According to the Federal Trade Commission, crypto phishing scams have increased more than 1,000% since last October. That’s right. You read that correctly. That was a recent headline for CBS News. In 2020 there was an estimated 400,000 scams involving cryptocurrencies. Crypto as it turns out isn’t just popular amongst speculative investors. Scammer and cybercriminals are heavily vested in the new monetary currency as well. Americans have lost over $80 million during that time. The losses include investment scams, digital wallet thefts and phishing attacks. According to the FBI, crypto-related BEC scams have risen significantly in the past two years, with businesses losing an estimated $10 million in 2020. In an example of one attack, scammers were able to get away with stealing $15 million from one company. Often times the victims don’t even know that their funds are being converted into digital currency.

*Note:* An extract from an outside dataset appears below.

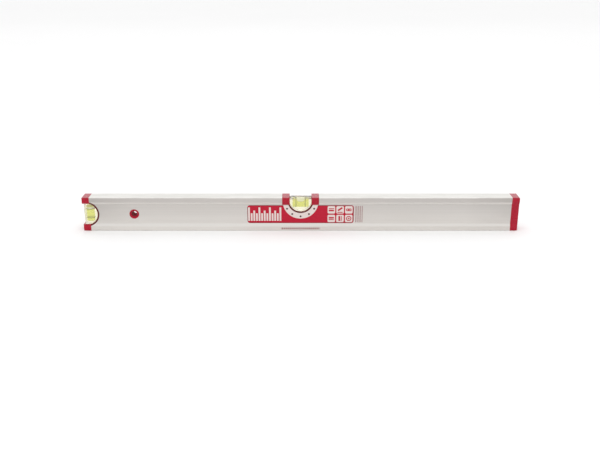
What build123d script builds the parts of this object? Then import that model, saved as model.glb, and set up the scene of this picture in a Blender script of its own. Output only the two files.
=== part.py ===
from build123d import *
import os

# Spirit level with a level vial in its top edge and a plumb vial in its left end.
# Millimetres. X runs along the level, -Y is the front, +Z is up.
# The origin is at the middle of the bottom edge.

# Driving dimensions of the whole level
LENGTH = 600.0
HEIGHT = 48.0
THICKNESS = 20.0

# Aluminium profile
FLANGE_HEIGHT = 6.4
SLOPE_HEIGHT = 3.8
WEB_RECESS = 1.6
WALL = 1.8
FLANGE_WALL = 2.0
OUTER_EDGE_RADIUS = 0.9
FLANGE_EDGE_RADIUS = 0.5
SLOPE_FOOT_RADIUS = 1.5
CHAMBER_RADIUS = 0.6

# Ends
END_LENGTH = 10.4
END_CORNER_RADIUS = 1.6
TONGUE_LENGTH = 12.0
TONGUE_WALL = 1.6
FIT_GAP = 0.15

# Vial housings
WINDOW_HALF_WIDTH = 15.1
RIM_INNER_RADIUS = 15.8
RIM_WIDTH = 2.0
RIM_STANDS_PROUD = 0.3
CENTRE_HOUSING_WIDTH = 50.4
CENTRE_POST_DEPTH = 10.8
CENTRE_RIM_DEPTH = 4.7
PLUMB_RIM_DEPTH = 4.9
POST_WALL = 2.0
PEG_RADIUS = 1.5
PEG_LENGTH = 3.0
BOSS_RADIUS = 2.4
CUT_GAP = 0.1

# Vials
BLOCK_THICKNESS = 17.0
BLOCK_CHAMFER = 0.4
CENTRE_BLOCK_RECESS = 2.6
PLUMB_BLOCK_RECESS = 2.6
CENTRE_VIAL_DEPTH = 9.8
PLUMB_VIAL_DEPTH = 9.8
BORE_MIDDLE_RADIUS = 5.4
BORE_END_RADIUS = 4.9
BORE_HALF_LENGTH = 10.8
LINE_SPACING = 12.4
LINE_WIDTH = 0.6
LINE_INNER_RADIUS = 4.95

# Air bubbles, and the clear channel that the liquid leaves round their travel
CENTRE_BUBBLE_RADIUS = 3.0
CENTRE_BUBBLE_LENGTH = 11.0
CENTRE_BUBBLE_LIFT = 1.6
CENTRE_BUBBLE_TRAVEL = 4.6
PLUMB_BUBBLE_RADIUS = 4.4
PLUMB_BUBBLE_LENGTH = 5.2
PLUMB_BUBBLE_ROUNDING = 1.9
BUBBLE_END_GAP = 0.3
CHANNEL_GAP = 0.2

# Hanging hole and its bush
HANG_HOLE_FROM_END = 71.0
HANG_BORE_RADIUS = 3.9
BUSH_BODY_RADIUS = 5.7
BUSH_FLANGE_RADIUS = 6.6
BUSH_FLANGE_THICKNESS = 0.8
BUSH_MOUTH_CHAMFER = 1.6

# Printed label on the front of the web
LABEL_LENGTH = 146.4
LABEL_HEIGHT = 25.9
LABEL_MIDDLE_Z = 23.75
LABEL_THICKNESS = 0.1
LABEL_CORNER_RADIUS = 3.5
ARC_DEPTH = 6.4
ARC_OUTER_RADIUS = 24.3
DOT_ARC_RADIUS = 21.1
DOT_RADIUS = 1.3
DOT_ANGLES = (-62.0, -33.0, 0.0, 33.0, 62.0)
SCALE_START_X = -71.0
SCALE_PITCH = 3.6
SCALE_BAR_WIDTH = 2.5
SCALE_BASE_Z = 14.0
SCALE_BAR_HEIGHTS = (19.6, 11.0, 15.0, 11.0) * 3 + (19.6,)
TILE_COLUMNS = 3
TILE_ROWS = 2
TILE_LENGTH = 10.4
TILE_HEIGHT = 10.8
TILE_PITCH_X = 12.0
TILE_PITCH_Z = 12.6
TILE_CORNER_RADIUS = 1.8
TILES_CENTRE_X = 54.4
SIGN_SIZE = 7.2
SIGN_BAR = 2.2
SIGN_LINE = 1.1
SIGN_GAP = 1.0

# Worked out from the driving dimensions
HALF_LENGTH = LENGTH / 2
HALF_THICKNESS = THICKNESS / 2
MID_HEIGHT = HEIGHT / 2
WEB_HALF = HALF_THICKNESS - WEB_RECESS
WEB_BOTTOM = FLANGE_HEIGHT
WEB_TOP = HEIGHT - FLANGE_HEIGHT
BEAM_END = HALF_LENGTH - END_LENGTH
RIM_OUTER_RADIUS = RIM_INNER_RADIUS + RIM_WIDTH
HANG_X = -HALF_LENGTH + HANG_HOLE_FROM_END

# Where each vial sits: its window opens towards local +Z, which is up for the level vial
# and towards -X for the plumb vial. Local X runs along the vial.
CENTRE_PLACE = Pos(0, 0, HEIGHT)
PLUMB_PLACE = Pos(-HALF_LENGTH, 0, MID_HEIGHT) * Rot(0, -90, 0)


def box_between(low, high):
    """A block with the given lowest and highest corners."""
    size = [h - l for l, h in zip(low, high)]
    middle = [(l + h) / 2 for l, h in zip(low, high)]
    return Pos(*middle) * Box(*size)


def through_y(front_view, half_depth):
    """A shape drawn in the XZ plane, extruded the same distance to the front and to the back."""
    return extrude(Plane.XZ * front_view, amount=half_depth, both=True)


def along_x(section, start, end):
    """A section drawn in the YZ plane, extruded from one X to another."""
    return extrude(Plane.YZ.offset(start) * section, amount=end - start)


def disc_along_y(radius, x, z, y_start, y_end):
    """A round bar or hole that runs from front to back."""
    return extrude(Plane.XZ.offset(-y_start) * Pos(x, z) * Circle(radius), amount=y_start - y_end)


# Aluminium profile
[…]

There are a number of reasons why cryptocurrencies are playing such a dominant role in scams in general. Because the technology of digital currencies is so new, most people are unfamiliar with how it all works. The blockchain is a neoteric frontier and is new territory for the average person. Cybercriminals are then able to take advantage of the vague level of understanding that people have with it. Another contributing factor is the sheer number of digital currencies. There are currently over 5,000 cryptocurrencies in circulation throughout the world today with new ones being created at an unrelenting pace. This makes it easy for attackers to continuously switch currencies. They also create multiple crypto wallets for one time use. Once a victim pays, the wallet is abandoned. Hackers are also taking advantage of the third party identification documents that they collect in data exfiltration attacks. They then open cryptocurrency wallets using this seized personal information. What’s more, cryptocurrencies an inherited anonymity quality about them. While their supportive blockchains provide a record of the actual financial transaction, most of them don’t disclose personal information concerning those transactions. All of this makes it difficult for authorities to establish any type of financial pattern concerning that can aid their investigations. Crypto as it turns out, is a payment paradise for criminals.
Crypto BEC Attacks
Many BEC attacks today are well thought out and coordinated. The attackers have often educated themselves about their targeted organization and who the dominant executives are. Often they have compromised a company’s email system weeks or even months prior to the initial attack in order to become accustomed to the protocols and culture of the organization. The attack itself usually involves the impersonation of a key executive such as the CEO or CFO. A lower level employee that has privileges to the company’s payment system is asked to transfer funds for a stated reason such as a large business deal or company purchase. The employee is given instructions that includes a bank account for the transaction where the hacker’s cryptocurrency exchange maintains a custodian account. Once the funds hit the account, the bank automatically converts the money into cryptocurrency.
Everyday Crypto Phishing Attacks
Of course, the bulk of crypto phishing attacks are initiated to skim a quick hit from unsuspecting users. There are the usual scams promoting fake prizes, giveaways and sweepstakes that somehow involve crypto. The most prominent examples of crypto related scams involve investment schemes. These often involve phony endorsements by celebrities or well-known cryptocurrency advocates such as Elon Musk. Typosquatting attacks are also popular as cybercriminals purchase domain names that greatly resemble that of well-known crypto exchange sites.
FBI Recommendations
In addition to their published alert released earlier this year, the FBI has provided a list of specific measures that businesses and individuals should adapt in order to prevent them from being a target of a BEC cryptocurrency scam. These include the following:
- Augment your authentication processes with multi-factor authentication (MFA) solution. The most popular method involves the delivery of a PIN sent through text or email. Smartphone authentication apps are growing popular as well.
- IT departments should make sure that their employee’s email applications are configured to allow users to view the full email extensions of received emails.
- Individuals are encouraged to regularly monitor their bank accounts for indiscretions and unrecognized transactions.
- They highly emphasize that the best anti-phishing protection is a modern day anti-phishing solution. A great option is SpamTitan that incorporates double antivirus, data leak prevention, real-time blacklists (RBLs), email content filtering as well an inbuilt Bayesian auto-learning heuristics.
Many traditional investors have chosen to remain on the sidelines and simply observe the frenzied investment returns of crypto. When it comes to protecting yourself from crypto related scams, none of us can afford to sit idly on the sidelines.